**WORK TO DO:**
For the listing below, give the count of lines containing the string "this" and nothing else.

**GIVEN ENTRIES:**

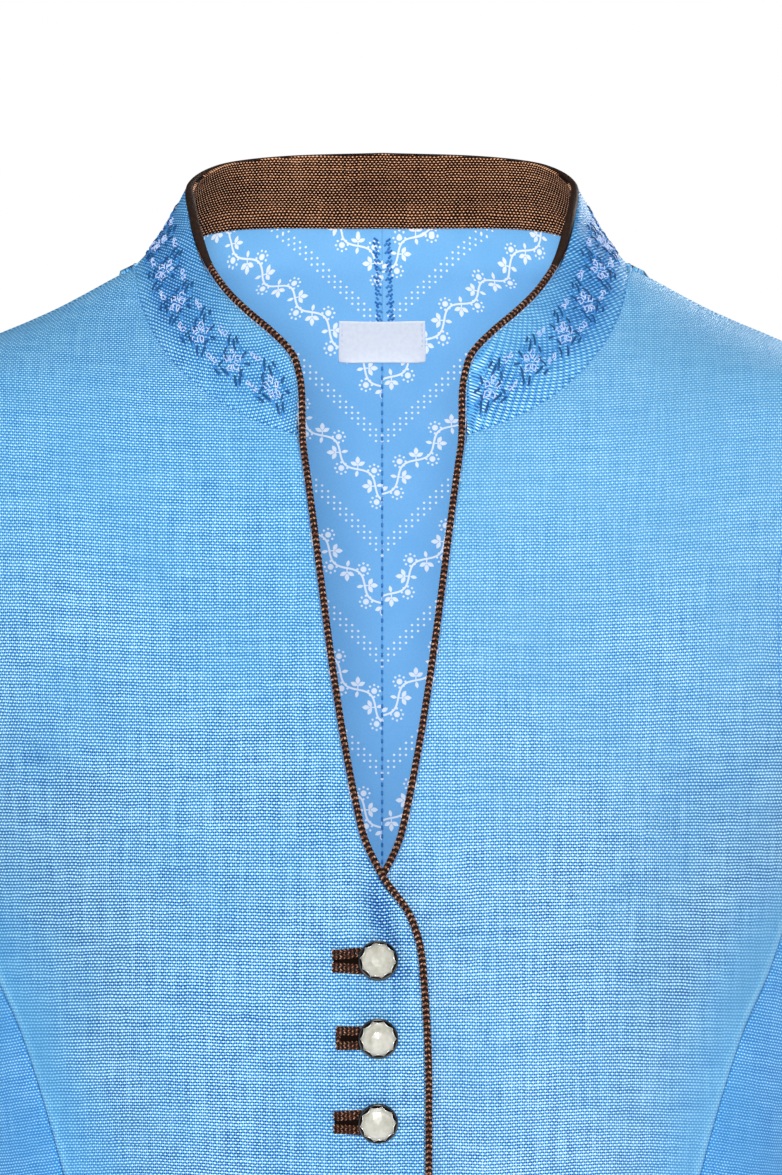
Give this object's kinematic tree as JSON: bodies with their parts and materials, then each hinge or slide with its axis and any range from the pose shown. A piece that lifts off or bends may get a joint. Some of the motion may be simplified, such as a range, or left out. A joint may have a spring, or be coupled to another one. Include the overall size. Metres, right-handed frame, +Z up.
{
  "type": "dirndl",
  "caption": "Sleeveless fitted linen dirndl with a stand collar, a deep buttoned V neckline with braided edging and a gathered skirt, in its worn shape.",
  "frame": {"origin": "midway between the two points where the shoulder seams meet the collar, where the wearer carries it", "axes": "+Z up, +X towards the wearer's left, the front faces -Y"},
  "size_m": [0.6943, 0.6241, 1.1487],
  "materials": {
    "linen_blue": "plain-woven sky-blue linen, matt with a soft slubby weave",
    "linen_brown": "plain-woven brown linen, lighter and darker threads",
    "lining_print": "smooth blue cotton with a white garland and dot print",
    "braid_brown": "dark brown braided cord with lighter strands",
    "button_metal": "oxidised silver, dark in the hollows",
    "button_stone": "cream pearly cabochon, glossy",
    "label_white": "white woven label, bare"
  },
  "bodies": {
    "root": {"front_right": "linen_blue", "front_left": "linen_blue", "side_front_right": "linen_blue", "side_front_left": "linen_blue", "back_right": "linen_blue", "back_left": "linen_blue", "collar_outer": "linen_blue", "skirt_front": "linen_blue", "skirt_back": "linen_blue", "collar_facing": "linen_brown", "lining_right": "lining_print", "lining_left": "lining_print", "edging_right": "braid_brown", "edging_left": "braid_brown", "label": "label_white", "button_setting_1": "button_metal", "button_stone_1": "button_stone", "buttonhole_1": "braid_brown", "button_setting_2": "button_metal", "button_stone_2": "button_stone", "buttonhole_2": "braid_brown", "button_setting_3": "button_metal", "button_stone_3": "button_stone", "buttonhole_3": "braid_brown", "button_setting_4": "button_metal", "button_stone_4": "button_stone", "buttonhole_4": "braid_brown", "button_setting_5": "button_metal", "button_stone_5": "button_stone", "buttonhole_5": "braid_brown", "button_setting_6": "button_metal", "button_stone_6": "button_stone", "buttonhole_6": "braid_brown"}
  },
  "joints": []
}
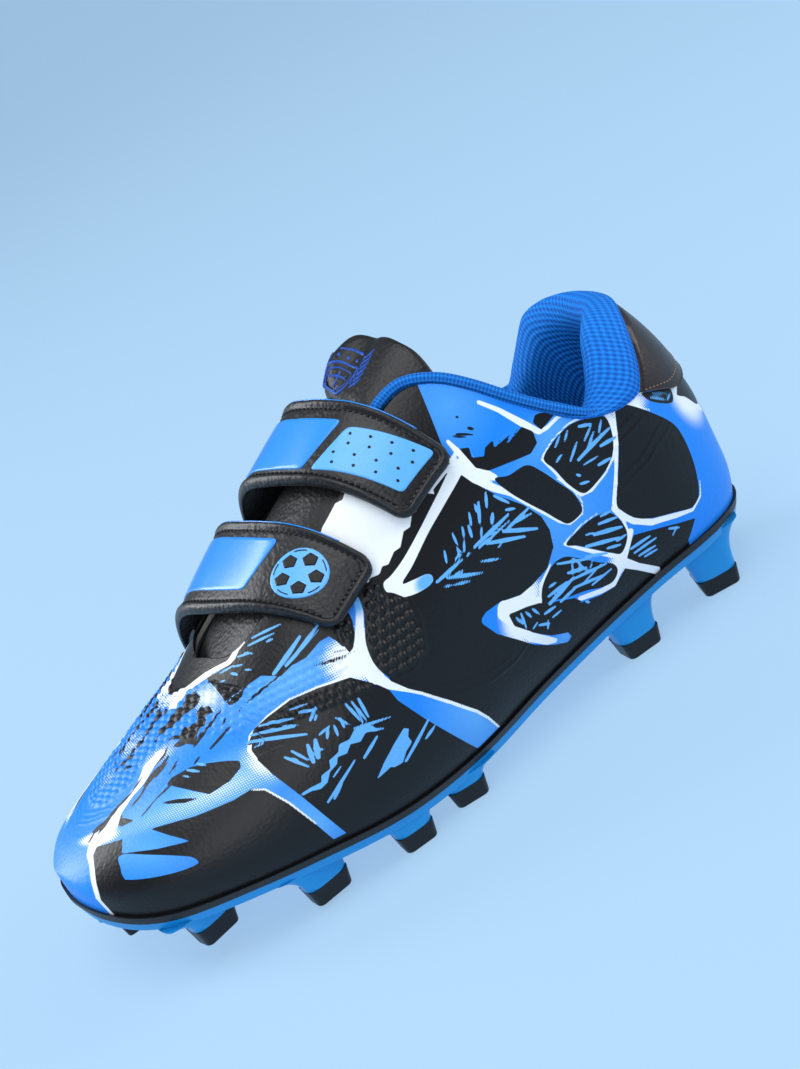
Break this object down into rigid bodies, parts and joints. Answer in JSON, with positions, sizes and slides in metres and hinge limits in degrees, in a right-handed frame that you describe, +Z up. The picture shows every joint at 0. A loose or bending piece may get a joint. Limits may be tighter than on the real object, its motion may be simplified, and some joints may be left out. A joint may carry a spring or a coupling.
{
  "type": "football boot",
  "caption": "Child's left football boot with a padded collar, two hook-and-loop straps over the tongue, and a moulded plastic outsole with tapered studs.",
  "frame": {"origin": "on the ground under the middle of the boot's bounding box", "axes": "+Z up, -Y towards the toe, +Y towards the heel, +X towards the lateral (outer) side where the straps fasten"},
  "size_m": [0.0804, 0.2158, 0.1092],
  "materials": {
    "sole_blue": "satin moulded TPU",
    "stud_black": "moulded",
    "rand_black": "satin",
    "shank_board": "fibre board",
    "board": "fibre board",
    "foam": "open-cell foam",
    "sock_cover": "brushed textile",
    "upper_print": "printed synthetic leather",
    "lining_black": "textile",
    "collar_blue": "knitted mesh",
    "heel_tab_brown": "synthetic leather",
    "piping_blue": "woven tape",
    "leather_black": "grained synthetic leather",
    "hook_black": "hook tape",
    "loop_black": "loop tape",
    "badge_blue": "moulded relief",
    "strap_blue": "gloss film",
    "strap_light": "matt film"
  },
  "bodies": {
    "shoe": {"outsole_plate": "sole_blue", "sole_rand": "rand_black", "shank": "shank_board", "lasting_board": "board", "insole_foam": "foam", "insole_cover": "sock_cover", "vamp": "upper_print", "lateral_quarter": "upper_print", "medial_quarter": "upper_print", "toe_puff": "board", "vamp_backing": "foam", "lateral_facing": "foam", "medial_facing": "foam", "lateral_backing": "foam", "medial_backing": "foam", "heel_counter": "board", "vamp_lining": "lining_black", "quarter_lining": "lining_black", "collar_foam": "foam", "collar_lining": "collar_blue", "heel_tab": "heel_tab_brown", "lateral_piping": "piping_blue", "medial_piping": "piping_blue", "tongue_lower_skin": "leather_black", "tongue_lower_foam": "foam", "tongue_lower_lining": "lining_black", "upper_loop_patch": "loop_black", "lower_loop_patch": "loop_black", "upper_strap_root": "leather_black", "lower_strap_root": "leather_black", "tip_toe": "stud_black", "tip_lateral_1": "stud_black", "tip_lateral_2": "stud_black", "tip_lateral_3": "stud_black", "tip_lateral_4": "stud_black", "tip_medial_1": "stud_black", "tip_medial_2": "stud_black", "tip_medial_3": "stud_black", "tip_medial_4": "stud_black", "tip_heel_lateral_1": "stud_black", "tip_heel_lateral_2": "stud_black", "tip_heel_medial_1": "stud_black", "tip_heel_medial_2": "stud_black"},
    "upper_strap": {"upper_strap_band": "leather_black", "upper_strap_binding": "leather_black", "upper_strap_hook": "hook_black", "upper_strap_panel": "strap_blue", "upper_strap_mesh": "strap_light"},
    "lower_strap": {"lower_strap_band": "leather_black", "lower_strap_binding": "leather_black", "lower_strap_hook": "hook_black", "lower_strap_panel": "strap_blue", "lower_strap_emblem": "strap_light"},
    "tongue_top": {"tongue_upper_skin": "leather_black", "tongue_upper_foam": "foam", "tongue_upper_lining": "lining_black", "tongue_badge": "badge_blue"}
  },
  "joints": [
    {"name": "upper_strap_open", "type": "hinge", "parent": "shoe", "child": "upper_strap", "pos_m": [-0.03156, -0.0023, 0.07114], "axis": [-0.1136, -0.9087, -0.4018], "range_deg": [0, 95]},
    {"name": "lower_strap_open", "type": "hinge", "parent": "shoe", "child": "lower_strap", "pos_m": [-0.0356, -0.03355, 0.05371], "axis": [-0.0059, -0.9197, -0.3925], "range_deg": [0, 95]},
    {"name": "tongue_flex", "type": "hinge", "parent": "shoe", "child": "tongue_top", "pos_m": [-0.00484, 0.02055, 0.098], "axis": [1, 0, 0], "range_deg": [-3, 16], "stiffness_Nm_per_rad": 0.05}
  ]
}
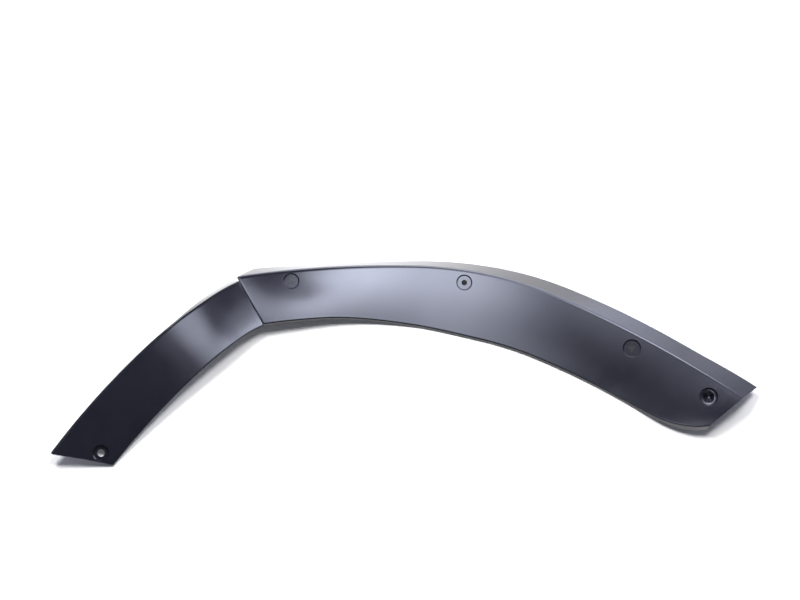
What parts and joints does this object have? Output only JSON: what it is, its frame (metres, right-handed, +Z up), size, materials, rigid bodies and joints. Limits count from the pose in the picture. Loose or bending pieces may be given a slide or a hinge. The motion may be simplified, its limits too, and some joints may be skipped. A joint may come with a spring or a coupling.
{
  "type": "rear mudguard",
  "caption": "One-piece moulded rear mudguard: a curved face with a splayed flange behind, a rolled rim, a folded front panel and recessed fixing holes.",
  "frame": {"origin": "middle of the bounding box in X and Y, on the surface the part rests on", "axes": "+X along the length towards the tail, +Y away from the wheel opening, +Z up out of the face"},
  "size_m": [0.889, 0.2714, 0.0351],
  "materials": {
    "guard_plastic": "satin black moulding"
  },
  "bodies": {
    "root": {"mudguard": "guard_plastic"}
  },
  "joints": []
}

**ANSWER FOR THE TASK:**
3